When the Government first announced a Stamp Duty holiday in July 2020, it seemed like the ideal solution to boost a market dealt a hammer blow by the first national lockdown and the shock of COVID-19. Transaction numbers plummeted between April and May 2020 as the housing market was forced to close completely.
So when the Chancellor stepped in with his magic wand to inject the market with a solution in the form of a potential Stamp Duty Land Tax (SDLT) saving of thousands of pounds, it seemed like an answer to the prayers of the property industry.
Whilst the initiative was widely backed, both by the industry and buyers and sellers, it was perhaps unnecessary as “pent-up” transactions were about to fuel a wave of new property transactions.
This not unwelcome surge in business, combined with the additional pressures of remote working in a pandemic and the further lockdowns, led to average property transaction timelines stretching from 12 weeks to 16 to 20 weeks as the industry struggled to cope with the backlog of old transactions and the surge of new transactions.
Fast forward a year as we approach the end of the SDLT extension to that original July 2020 to March 2021 SDLT holiday, and the property market is in a state of frenzy.
Along with many others in the conveyancing industry, we have seen unprecedented levels of business in the last few months, peaking with record figures in March, taking us 30% above average for the last 12 months.
Buyers had rushed to complete transactions before the original end of the SDLT holiday on 31 March, 2021 and fresh buyers, alert to the last-minute opportunity to save some money by moving now, had jumped into the marketplace.
This, of course, was not entirely unforeseeable. As an industry, we have campaigned for some time to further extend the SDLT holiday to ensure our clients obtain the benefits of these tax savings and to prevent a myriad of aborted transactions – the dreaded “cliff edge”.
The Spring Budget, which appeared to throw a lifeline to those buyers struggling to complete by the original March deadline, may have done just that but I believe it has given false hope to anyone who may just have started their purchase transactions, with three months not long enough to complete their property transactions with the new average 16-week turnaround times.
The majority of first-time buyers and others clambering to take advantage of the stamp duty holiday benefits from March onwards simply would not have enough time to complete their transactions by the end of June. They may still have the benefit of some SDLT tapering relief until September but this may not be enough for many and may lead to a number of aborted transactions or renegotiated purchase prices in July.
I believe we will see a number of these aborted transactions and a property cooldown when we enter the summer months. None of us want to see a “boom and bust” in the property market, as property growth has always been a prerequisite for overall economic growth for the UK, which we desperately need to see continue as we come out of lockdown and emerge into the new “normal” – again!

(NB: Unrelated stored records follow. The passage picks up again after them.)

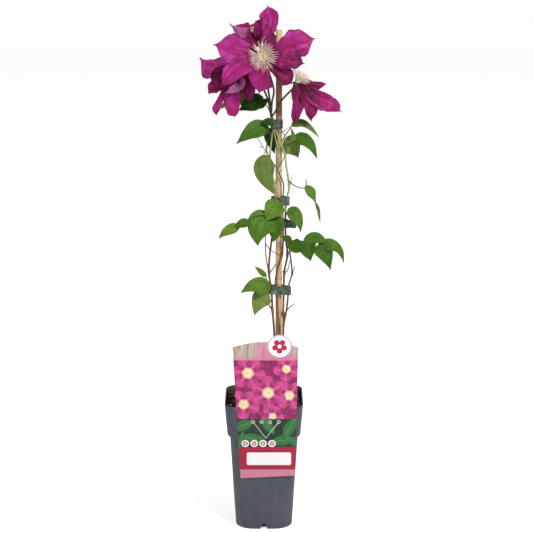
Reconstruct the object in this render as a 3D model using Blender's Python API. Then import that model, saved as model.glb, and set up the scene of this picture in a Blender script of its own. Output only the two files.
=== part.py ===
"""A clematis in a tall square nursery pot, tied to one bamboo cane, with a plant label on the pot.

Lengths are in millimetres here and are turned into metres by MM when a mesh is made.
X is to the right, Y away from the viewer and Z up. The origin is on the floor, under the middle of the pot.
"""
import bpy
import bmesh
import random
from math import cos, sin, pi, radians
from mathutils import Matrix, Vector

MM = 0.001
# Clear space between two pieces that touch in the real object.
GAP = 0.3
# Widths of weld that are tried in turn when a union is tidied.
WELDS = (0.004, 0.002, 0.0)

# Pot: height, half widths and corner radii of its square outline, and the walls.
POT_HEIGHT = 185.0
RIM_HALF = 55.0
COLLAR_LOW_HALF = 51.2
COLLAR_HEIGHT = 47.0
BODY_TOP_HALF = 47.8
FOOT_HALF = 40.0
RIM_CORNER = 17.0
FOOT_CORNER = 25.0
POT_WALL = 1.4
POT_FLOOR = 2.6
LIP = 1.2
FOOT_CHAMFER = 1.0
NOTCH_WIDE = 10.4
NOTCH_NARROW = 5.0
NOTCH_HIGH = 8.0
NOTCH_DEEP = 9.0
DRAIN_RADIUS = 4.0
DRAIN_AT = 21.0
# How far the blocks behind the notches stay inside the wall's face, and how far a cutter runs past the pot.
BLOCK_INSET = 0.6
CUT_PAST = 4.0

# Potting mix.
SOIL_TOP = 178.0
SOIL_BUMP = 1.6
BARK_CHIPS = 18

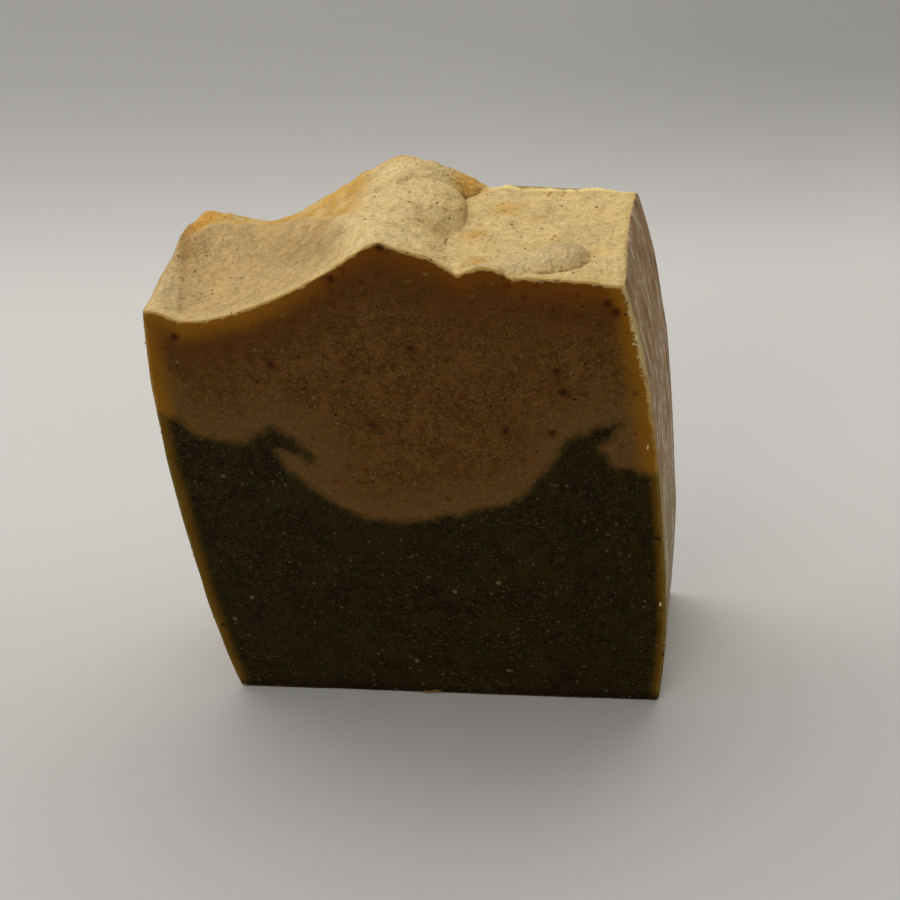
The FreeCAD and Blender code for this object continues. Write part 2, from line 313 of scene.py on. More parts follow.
def lip_at(y):
    """Height of the left rim, X of the side there, and the lip's width, which is least at LIP_PLACE."""
    rim = SHOULDER_HEIGHT + CREST_RISE * glide(LEFT_RIM, y / HALF_THICKNESS)
    side = SIDE_LEAN * rim - half_width(rim)
    away = y - LIP_PLACE
    width = LIP_WIDTH + np.maximum(away * LIP_BACK_SPREAD, -away * LIP_FRONT_SPREAD)
    return rim, side, width


def left_lip(x, y, top):
    """Top height eased up to the left rim, with a thin line pressed in where the lip begins."""
    rim, side, width = lip_at(y)
    line = LIP_CREASE_DEPTH * np.exp(-np.abs(x - side - width) / LIP_CREASE_WIDTH)
    return mix(top, rim, ease((side + width - x) / width)) - line


def right_rim(x, y, top):
    """Top height eased to the right rim over the last few millimetres."""
    rim = SHOULDER_HEIGHT + CREST_RISE * glide(RIGHT_RIM, y / HALF_THICKNESS)
    side = SIDE_LEAN * rim + half_width(rim)
    return mix(top, rim, ease((x - side + RIM_REACH) / RIM_REACH))


def knife_burr(x, y):
    """Thin flap that the knife left along the right half of the back edge."""
    start = ease((x - crease_at(HALF_THICKNESS)) / BURR_START)
    end = ease((HALF_WIDTH - BURR_GAP - x) / BURR_FADE)
    return BURR_RISE * start * end * np.exp(-(HALF_THICKNESS - y) / BURR_WIDTH)


def top_height(x, y):
    """Height of the swirled top: the poured surface plus lobe and finger, less folds and two shallow
    hollows, one right of the lobe and one under the brow, with the rims."""
    hollow = HOLLOW_DEPTH * bell(np.hypot(x - HOLLOW_PLACE[0], y - HOLLOW_PLACE[1]) / HOLLOW_RADIUS)
    bowl = BOWL_DEPTH * ease((BOWL_RIGHT - x) / BOWL_FADE) * ease((y + HALF_THICKNESS) / BOWL_FRONT)
    hollow = hollow + bowl * bell((y - brow_at(x) + BOWL_PLACE) / BOWL_WIDTH)
    height = poured_top(x, y) + folded_lobe(x, y) - back_fold(x, y) + roll(x, y) - hollow
    return right_rim(x, y, left_lip(x, y, height)) + knife_burr(x, y)


sample_x, sample_y = np.meshgrid(np.linspace(-37, 36, 74), np.linspace(-15, 15, 31))
print("top runs from", np.round(top_height(sample_x, sample_y).min(), 2), "to",
      np.round(top_height(sample_x, sample_y).max(), 2), "mm")

# %% [markdown]
# ## Wrinkles in the top
# As the soft top was pushed about, its skin wrinkled in a few places: in an arc over the lobe, round
# the finger and along the rims. Each wrinkle is a bent line, and the skin dips by a hump's shape of the
# distance from it. They are too fine for the solid, so they are only made here.

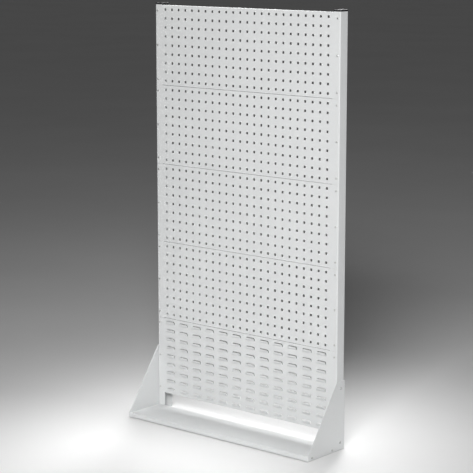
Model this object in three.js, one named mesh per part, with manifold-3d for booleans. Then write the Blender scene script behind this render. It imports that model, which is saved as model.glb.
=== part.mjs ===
// Free-standing pegboard tool wall. Two channel posts carry four perforated panels
// above one louvred panel, and stand in two end plates joined by a low base tray.
//
// Millimetres, +Z up. X runs across the panels, the panels face -Y, and the origin
// is on the floor at the centre of the overall box.

import * as THREE from "three";
import { mergeGeometries, mergeVertices } from "three/addons/utils/BufferGeometryUtils.js";
import Module from "manifold-3d";

// ---------------------------------------------------------------- driving sizes

// Gap kept between two pieces that touch.
const CLEARANCE = 0.3;

// How far a cut runs past the faces that it opens.
const OVERCUT = 1;

// Panels, stacked from the top down. The lowest one is louvred.
const PANEL_WIDTH = 978;
const PANEL_HEIGHT = 342;
const PERFORATED_PANELS = 4;
const PANEL_SEAM = 0.9;
const PANEL_SHEET = 1.25;
const PANEL_RETURN = 14; // depth of the stiffening returns along the long edges
const RETURN_GAP = 0.9; // from the ends of the returns to the posts
const PANEL_REVEAL = 6; // post face left bare beside a panel
const PANEL_DROP = 1; // from the post tops down to the top panel

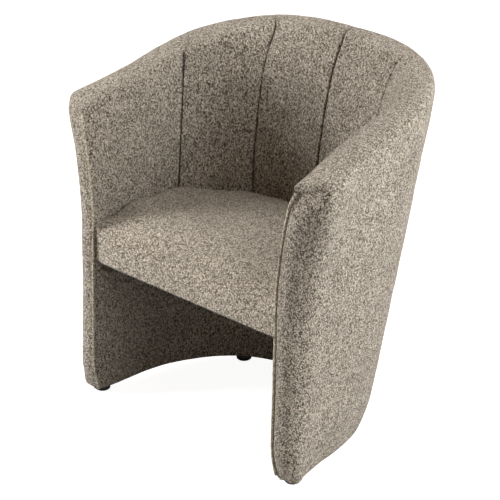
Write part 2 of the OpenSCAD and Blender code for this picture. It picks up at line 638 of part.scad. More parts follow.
// Glides: two under the arm fronts, two under the back's corners.
glide_setback = 23;
glide_inset = 19;
rear_glide_angle = 57;
front_glide = [edge(hem)[0] + glide_inset, front_y(hem) + glide_setback];
rear_glide = arc_point(rear_glide_angle, hem, core_depth + core(middle) / 2);
glide_places = [for (side = [-1, 1]) for (p = [front_glide, rear_glide])
    [side * p[0], p[1] - centre_y]];
function glide_at(k) = glide_places[k];
module glide(k) {
    r = glide_radius;
    h = glide_height - gap;
    color([0.08, 0.08, 0.08]) translate([glide_at(k)[0], glide_at(k)[1], 0]) difference() {
        rotate_extrude($fn = 48) polygon([[0, 0], [r * 0.86, 0], [r, r * 0.14], [r, h * 0.7],
            [r * 0.94, h], [0, h]]);
        translate([0, 0, -gap]) cylinder(h = h + 2 * gap, r = screw_radius + gap / 2, $fn = 24);
        translate([0, 0, -gap]) cylinder(h = h / 2 + gap, r = 2.4 * screw_radius, $fn = 24);
    }
}
module glide_front_left() { glide(0); }
module glide_rear_left() { glide(1); }
module glide_front_right() { glide(2); }
module glide_rear_right() { glide(3); }
module glide_screws() {
    h = (glide_height - gap) / 2;
    color("silver") for (p = glide_places) translate([p[0], p[1], h - screw_radius - gap / 2]) {
        cylinder(h = screw_radius, r = 2 * screw_radius, $fn = 24);
        cylinder(h = screw_radius + h + ring_height * 0.7, r = screw_radius, $fn = 24);
    }
}

base_board();
arm_post_left();
arm_post_right();
side_post_left();
side_post_right();
back_post_left();
back_post_right();
back_post_center();
seat_blocks();
top_rail();
outer_lining();
inner_lining();
shell_foam();
rim_foam();
nose_foam_left();
nose_foam_right();
outer_cover();
lower_cover();
arm_panel_left();
arm_panel_right();
back_panel_outer_left();
back_panel_inner_left();
back_panel_inner_right();
back_panel_outer_right();
welt_left();
welt_right();
seat_cleats();
seat_board();
zigzag_springs();
spring_clips();
spring_pad();
seat_foam();
seat_cover();
dust_cover();
glide_front_left();
glide_front_right();
glide_rear_left();
glide_rear_right();
glide_screws();
seat_screws();
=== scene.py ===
"""The looks of the tub chair: chenille covers, seat, welts, frame finishes, light and camera."""
import math
import bpy
import numpy as np
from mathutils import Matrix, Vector


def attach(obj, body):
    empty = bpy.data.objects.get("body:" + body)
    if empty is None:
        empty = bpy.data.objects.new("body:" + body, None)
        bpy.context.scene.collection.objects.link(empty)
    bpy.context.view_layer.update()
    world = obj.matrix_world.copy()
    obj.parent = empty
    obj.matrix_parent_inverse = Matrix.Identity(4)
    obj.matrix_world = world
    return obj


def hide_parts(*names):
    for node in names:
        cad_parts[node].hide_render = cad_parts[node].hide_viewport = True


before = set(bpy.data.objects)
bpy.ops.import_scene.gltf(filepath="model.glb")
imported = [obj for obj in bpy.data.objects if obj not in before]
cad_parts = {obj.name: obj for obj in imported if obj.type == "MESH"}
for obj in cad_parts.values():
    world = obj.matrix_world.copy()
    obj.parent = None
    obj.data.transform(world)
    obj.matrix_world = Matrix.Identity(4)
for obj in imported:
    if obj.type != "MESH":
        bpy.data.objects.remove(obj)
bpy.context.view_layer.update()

studio = bpy.context.scene

# ---------------- the shell's form, in mm
HEM, TOP, ARM = 12.0, 756.0, 646.0  # heights of the shell's lower edge, its back and its arms
SEAT_BOTTOM, SEAT_EDGE, SEAT_CROWN = 308.0, 392.0, 22.0
PANEL_BOTTOM = 326.0  # where the inside panels end, hidden by the seat
RIM_CROWN, KNUCKLE_DROP, NOSE_DEPTH = 20.0, 6.0, 22.0
CENTRE_Y = 264.003  # y runs from the front here, and from the chair's middle in the frame

# measures at the hem and at the top, fitted to the photo's outlines
FRONT_Y, ARC_Y, BACK_Y = (0, 25), (70, 210), (414, 531)
WAIST, ARC_POWER, FRONT_HALF = (290, 350.5), (2.3, 2.52), (306, 329)
FRONT_THICK, BACK_THICK = (48, 71.5), (36, 72)
TOE, TOE_TUCK, TOE_HEIGHT = 16.5, 6.0, 90.0  # the foot steps in at the front, and less all round
FLARE_START, FLARE_HEIGHT, FLARE_POWER = 396.0, 360.0, 1.65
FLARE_OUT, FLARE_THICK = 103.0, 28.0
BOW_POWER = 1.44  # of the arm's curve from the front to the waist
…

I believe we will see a number of these aborted transactions and a property cooldown when we enter the summer months”
The effects of the stamp duty holiday in boosting the market, combined with the real demographic shifts we are seeing driven by remote working and a desire for more space, are accelerating the market perhaps more than Mr Sunak might even have desired.
The latest Office for National Statistics Retail House Price Index figures for March revealed we are in the grip of record house price rises not seen since August 2007. I am sure anyone can remember will shudder at the thought of what happened in 2008 when property prices fell by 20% in just 16 months.
So what can we do? If we are to avoid the very real possibility of the property market falling off a cliff edge and many failed transactions, the Government needs to act now to abolish the tax altogether – unlikely – or bring in a much longer tapering effect.
All trade and professional bodies that I work with, including the Conveyancing Association and the Society of Licensed Conveyancers, are asking the Government to allow buyers who have agreed a deal on a property transaction by certain dates to benefit from the Stamp Duty benefit in place at that time.
This should perhaps be the start of March for the June SDLT deadline and the start of July for the September SDLT deadline – effectively to carry through whichever Stamp Duty benefit is in place at the time.
Buyers should then be given 12 months to complete the transaction and enjoy the financial advantage of the Stamp Duty holiday which the government led them to believe was achievable and which the Chancellor has budgeted for.
I genuinely believe that if we do not see the Government act, the market is in danger of nosediving when buyers can no longer afford to purchase without the SDLT savings.
It is apparent, however, that there is sufficient interest in the property industry now, with supply outstripping demand, easier mortgage lending, government-backed first-time buyer mortgages and great mortgage products, that would mean the current house price rises could continue for some time to come.
I do not advocate the government constantly adjusting stamp duty to raise taxable income as this causes chronic increases in house prices and unnecessary pressures on the consumer and professionals in the property industry.
There are calls for a new annual tax on houses as opposed to on property transfers, which would create similar revenue for the government. Any such changes would be welcome for those entering the property market and would perhaps ensure a buoyant and consistent property market moving forward, without the constant, unnecessary and difficult SDLT changes that we have endured for decades.
The Treasury have indicated that they will not act to bring in any further tapering. I urge them to rethink this course of action.
The ramifications if they don’t could go far beyond the disappointment of thousands of house buyers and that is something the UK Plc simply cannot afford to countenance.